§ **Required work**
Check each line for the string "objects", then give only how many lines have it.

§ **Given information**
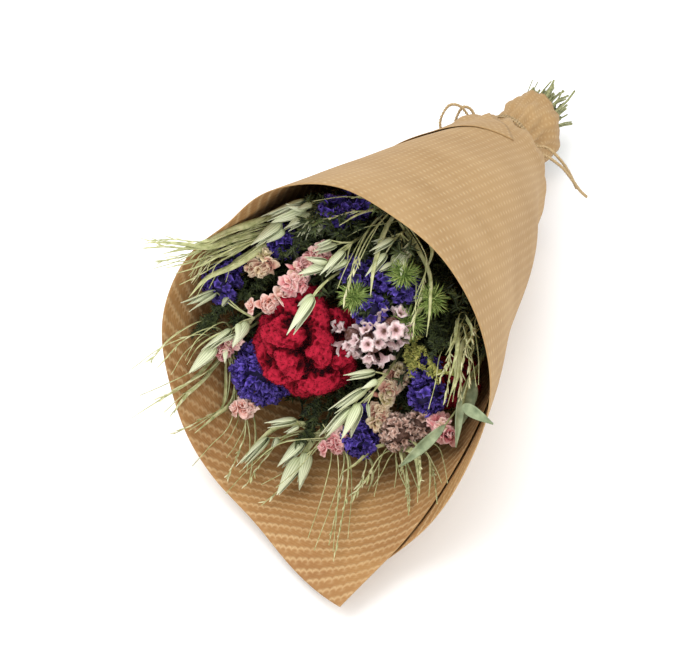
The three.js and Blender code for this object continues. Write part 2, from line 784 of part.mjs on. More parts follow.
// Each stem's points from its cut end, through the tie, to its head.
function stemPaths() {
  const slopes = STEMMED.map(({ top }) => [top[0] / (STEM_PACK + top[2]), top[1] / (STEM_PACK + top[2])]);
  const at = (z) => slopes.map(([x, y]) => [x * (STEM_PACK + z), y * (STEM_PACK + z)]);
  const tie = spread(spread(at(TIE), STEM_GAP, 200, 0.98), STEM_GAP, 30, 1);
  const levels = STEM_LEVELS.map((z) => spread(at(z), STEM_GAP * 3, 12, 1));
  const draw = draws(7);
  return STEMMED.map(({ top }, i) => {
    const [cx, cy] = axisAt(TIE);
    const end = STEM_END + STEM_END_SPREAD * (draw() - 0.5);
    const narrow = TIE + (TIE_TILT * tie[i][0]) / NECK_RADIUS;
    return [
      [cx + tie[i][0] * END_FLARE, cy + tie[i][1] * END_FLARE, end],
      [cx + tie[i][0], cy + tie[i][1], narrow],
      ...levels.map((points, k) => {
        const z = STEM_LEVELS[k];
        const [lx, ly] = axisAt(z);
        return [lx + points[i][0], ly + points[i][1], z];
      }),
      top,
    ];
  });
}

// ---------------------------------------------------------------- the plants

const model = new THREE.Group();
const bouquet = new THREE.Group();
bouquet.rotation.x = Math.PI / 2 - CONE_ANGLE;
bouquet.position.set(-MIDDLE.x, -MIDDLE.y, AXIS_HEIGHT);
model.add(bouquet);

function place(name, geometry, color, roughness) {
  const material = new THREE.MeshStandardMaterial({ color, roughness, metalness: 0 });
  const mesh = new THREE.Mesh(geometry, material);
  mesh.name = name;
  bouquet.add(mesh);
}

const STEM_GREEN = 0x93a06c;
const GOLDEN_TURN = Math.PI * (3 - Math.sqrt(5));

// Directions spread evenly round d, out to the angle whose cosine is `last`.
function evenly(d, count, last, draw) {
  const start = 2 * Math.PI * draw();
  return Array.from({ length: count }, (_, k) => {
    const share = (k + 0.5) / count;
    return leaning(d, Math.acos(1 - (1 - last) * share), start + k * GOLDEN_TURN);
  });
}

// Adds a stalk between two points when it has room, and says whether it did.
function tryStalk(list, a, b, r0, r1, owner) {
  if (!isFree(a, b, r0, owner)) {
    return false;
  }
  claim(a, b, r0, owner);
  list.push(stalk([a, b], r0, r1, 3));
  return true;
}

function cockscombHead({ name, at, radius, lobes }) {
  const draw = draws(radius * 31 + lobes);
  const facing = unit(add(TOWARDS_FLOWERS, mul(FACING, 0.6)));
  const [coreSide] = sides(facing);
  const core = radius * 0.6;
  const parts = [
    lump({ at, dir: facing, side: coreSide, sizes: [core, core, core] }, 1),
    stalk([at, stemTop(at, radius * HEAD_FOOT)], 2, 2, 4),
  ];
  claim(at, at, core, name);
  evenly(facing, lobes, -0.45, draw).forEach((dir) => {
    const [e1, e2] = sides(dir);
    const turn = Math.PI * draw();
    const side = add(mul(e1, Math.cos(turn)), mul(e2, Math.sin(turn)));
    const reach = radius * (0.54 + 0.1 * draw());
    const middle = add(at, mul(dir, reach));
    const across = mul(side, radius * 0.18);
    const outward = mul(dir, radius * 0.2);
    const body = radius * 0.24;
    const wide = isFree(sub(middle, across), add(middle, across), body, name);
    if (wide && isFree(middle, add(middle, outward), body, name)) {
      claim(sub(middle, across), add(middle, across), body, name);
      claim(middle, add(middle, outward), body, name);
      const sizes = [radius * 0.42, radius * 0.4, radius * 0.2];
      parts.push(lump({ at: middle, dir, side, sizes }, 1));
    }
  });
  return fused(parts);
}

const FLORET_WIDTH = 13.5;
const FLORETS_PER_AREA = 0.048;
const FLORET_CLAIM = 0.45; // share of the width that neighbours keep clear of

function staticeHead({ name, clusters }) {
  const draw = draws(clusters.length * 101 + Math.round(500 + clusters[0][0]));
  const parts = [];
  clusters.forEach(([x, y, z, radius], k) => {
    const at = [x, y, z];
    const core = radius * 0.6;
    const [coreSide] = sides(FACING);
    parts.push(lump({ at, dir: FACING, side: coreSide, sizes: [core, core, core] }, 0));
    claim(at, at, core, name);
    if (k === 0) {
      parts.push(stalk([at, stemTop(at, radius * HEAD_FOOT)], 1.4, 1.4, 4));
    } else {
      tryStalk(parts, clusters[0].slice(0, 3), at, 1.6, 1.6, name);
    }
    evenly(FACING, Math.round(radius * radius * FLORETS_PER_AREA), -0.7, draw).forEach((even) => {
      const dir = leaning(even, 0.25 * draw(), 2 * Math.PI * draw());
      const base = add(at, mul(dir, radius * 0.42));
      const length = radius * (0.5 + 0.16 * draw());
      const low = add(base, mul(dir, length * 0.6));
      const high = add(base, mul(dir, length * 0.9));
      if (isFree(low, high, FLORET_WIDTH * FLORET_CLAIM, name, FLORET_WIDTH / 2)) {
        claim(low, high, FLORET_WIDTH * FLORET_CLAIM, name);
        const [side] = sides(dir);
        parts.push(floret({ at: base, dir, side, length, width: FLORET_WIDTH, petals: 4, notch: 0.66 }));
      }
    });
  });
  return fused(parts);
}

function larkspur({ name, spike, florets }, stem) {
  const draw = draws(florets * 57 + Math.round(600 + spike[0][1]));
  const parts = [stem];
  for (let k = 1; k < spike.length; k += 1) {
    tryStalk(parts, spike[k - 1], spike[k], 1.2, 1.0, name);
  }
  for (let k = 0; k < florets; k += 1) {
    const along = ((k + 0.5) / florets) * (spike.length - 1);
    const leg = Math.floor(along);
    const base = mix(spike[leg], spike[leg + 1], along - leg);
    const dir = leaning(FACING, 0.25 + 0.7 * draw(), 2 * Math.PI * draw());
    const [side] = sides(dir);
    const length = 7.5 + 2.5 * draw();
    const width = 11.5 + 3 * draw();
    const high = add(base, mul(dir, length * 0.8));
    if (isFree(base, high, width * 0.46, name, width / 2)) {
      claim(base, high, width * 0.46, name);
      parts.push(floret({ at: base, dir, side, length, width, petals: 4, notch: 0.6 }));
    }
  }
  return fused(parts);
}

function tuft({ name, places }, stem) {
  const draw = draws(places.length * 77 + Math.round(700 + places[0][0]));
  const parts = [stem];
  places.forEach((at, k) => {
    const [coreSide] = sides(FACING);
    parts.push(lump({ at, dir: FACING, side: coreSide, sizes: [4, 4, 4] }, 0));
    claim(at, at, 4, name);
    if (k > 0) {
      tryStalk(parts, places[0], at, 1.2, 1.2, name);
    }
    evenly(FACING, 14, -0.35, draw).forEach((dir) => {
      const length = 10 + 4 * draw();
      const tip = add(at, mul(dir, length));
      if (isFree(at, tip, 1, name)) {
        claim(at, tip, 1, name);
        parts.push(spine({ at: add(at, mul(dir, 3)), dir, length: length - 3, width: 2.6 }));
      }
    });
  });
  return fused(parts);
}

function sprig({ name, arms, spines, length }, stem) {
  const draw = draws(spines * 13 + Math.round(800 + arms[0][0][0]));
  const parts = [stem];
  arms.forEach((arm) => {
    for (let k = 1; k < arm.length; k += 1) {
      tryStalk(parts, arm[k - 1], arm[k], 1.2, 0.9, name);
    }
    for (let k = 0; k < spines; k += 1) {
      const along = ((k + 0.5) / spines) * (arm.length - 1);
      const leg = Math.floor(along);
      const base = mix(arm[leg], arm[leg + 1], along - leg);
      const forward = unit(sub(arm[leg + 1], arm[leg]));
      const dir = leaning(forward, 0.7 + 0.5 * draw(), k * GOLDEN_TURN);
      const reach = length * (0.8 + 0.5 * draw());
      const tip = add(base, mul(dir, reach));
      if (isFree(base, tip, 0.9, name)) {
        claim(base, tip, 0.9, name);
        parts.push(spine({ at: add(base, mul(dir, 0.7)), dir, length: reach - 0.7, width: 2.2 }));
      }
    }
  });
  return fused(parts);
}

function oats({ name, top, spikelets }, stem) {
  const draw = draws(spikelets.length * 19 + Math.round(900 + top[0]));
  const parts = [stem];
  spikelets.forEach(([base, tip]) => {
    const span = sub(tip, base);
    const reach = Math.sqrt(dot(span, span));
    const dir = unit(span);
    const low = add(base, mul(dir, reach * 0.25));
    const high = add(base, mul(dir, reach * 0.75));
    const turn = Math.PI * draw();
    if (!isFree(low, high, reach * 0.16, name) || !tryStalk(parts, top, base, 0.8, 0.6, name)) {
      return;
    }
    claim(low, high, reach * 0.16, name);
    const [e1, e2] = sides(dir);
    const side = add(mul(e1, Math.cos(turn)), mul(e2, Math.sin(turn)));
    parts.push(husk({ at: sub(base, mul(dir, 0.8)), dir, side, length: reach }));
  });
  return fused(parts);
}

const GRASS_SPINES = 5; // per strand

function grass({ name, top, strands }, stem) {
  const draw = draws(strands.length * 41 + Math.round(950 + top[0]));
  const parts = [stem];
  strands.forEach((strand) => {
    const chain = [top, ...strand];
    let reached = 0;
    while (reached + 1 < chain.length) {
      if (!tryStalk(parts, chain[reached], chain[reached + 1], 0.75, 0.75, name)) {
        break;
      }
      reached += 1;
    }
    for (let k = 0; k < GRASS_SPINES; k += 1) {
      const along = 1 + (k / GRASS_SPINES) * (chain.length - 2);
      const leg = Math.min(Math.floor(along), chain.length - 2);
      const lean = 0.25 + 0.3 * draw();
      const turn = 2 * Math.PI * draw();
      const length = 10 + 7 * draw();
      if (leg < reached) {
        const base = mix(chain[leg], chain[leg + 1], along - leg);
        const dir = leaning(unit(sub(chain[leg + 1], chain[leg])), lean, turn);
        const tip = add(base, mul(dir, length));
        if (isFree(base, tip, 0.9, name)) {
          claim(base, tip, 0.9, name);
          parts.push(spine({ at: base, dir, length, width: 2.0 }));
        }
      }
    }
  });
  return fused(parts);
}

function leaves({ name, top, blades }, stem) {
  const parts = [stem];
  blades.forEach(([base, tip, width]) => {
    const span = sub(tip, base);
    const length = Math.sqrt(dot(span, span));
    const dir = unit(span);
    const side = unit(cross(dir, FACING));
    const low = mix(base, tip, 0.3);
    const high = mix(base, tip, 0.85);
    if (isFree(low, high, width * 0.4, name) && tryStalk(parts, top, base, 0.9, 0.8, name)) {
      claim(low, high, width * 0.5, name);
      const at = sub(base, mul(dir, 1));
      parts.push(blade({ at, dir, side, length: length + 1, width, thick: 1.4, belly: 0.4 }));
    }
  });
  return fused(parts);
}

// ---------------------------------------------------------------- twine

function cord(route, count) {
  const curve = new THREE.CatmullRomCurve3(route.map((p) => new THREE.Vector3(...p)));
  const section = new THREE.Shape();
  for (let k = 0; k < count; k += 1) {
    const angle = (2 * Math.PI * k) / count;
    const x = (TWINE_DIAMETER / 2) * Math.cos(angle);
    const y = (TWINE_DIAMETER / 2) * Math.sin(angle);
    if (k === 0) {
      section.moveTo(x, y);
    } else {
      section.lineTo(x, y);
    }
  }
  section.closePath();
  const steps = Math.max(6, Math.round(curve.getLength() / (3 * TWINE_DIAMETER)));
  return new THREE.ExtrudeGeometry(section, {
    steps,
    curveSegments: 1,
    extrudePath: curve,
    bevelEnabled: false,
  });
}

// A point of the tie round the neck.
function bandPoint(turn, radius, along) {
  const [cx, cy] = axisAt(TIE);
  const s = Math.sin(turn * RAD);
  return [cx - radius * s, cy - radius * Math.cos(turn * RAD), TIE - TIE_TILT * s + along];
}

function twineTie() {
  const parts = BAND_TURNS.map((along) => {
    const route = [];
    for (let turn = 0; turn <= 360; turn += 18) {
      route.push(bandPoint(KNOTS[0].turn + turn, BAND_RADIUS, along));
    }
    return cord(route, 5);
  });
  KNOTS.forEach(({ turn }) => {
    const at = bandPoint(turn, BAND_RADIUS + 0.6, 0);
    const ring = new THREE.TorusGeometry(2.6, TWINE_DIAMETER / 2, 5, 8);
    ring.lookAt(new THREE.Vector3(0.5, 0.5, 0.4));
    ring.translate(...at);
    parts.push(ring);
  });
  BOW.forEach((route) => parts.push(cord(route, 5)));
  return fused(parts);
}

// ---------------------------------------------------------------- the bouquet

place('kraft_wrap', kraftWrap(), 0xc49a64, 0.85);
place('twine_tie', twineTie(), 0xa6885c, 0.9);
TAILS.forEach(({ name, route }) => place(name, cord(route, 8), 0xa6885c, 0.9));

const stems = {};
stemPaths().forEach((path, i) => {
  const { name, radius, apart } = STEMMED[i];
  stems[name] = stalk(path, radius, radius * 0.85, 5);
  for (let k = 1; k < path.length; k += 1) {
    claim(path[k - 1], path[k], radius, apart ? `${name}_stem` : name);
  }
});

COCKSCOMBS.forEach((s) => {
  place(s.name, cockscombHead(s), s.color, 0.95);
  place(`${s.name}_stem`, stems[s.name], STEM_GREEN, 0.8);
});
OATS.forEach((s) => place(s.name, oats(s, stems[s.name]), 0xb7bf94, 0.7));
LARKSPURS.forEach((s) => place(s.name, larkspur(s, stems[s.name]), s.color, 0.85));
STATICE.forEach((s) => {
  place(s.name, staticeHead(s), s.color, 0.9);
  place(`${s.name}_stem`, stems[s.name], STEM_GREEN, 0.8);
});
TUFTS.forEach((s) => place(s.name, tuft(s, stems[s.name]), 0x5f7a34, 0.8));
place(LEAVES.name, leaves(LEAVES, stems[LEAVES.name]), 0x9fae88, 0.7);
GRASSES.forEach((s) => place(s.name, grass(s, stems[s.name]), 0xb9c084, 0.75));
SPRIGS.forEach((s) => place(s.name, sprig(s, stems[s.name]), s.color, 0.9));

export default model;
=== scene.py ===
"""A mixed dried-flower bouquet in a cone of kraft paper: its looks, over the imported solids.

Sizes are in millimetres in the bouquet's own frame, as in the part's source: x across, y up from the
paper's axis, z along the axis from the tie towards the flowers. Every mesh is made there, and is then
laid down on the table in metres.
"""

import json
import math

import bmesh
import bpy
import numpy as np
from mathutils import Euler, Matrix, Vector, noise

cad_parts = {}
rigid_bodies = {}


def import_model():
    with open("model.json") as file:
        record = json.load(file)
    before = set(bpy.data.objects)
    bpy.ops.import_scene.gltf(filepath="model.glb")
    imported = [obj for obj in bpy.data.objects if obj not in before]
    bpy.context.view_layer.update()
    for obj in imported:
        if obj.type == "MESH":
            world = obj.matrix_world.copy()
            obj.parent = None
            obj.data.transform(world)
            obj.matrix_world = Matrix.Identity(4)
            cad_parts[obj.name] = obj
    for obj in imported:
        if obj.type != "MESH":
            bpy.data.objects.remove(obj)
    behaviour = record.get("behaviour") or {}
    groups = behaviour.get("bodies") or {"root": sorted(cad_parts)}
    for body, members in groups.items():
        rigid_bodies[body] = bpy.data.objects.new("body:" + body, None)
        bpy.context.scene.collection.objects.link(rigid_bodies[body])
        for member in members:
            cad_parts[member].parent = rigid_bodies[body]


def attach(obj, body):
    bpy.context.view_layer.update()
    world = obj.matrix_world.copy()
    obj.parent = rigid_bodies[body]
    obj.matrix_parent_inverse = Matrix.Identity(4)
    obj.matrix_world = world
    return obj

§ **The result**
5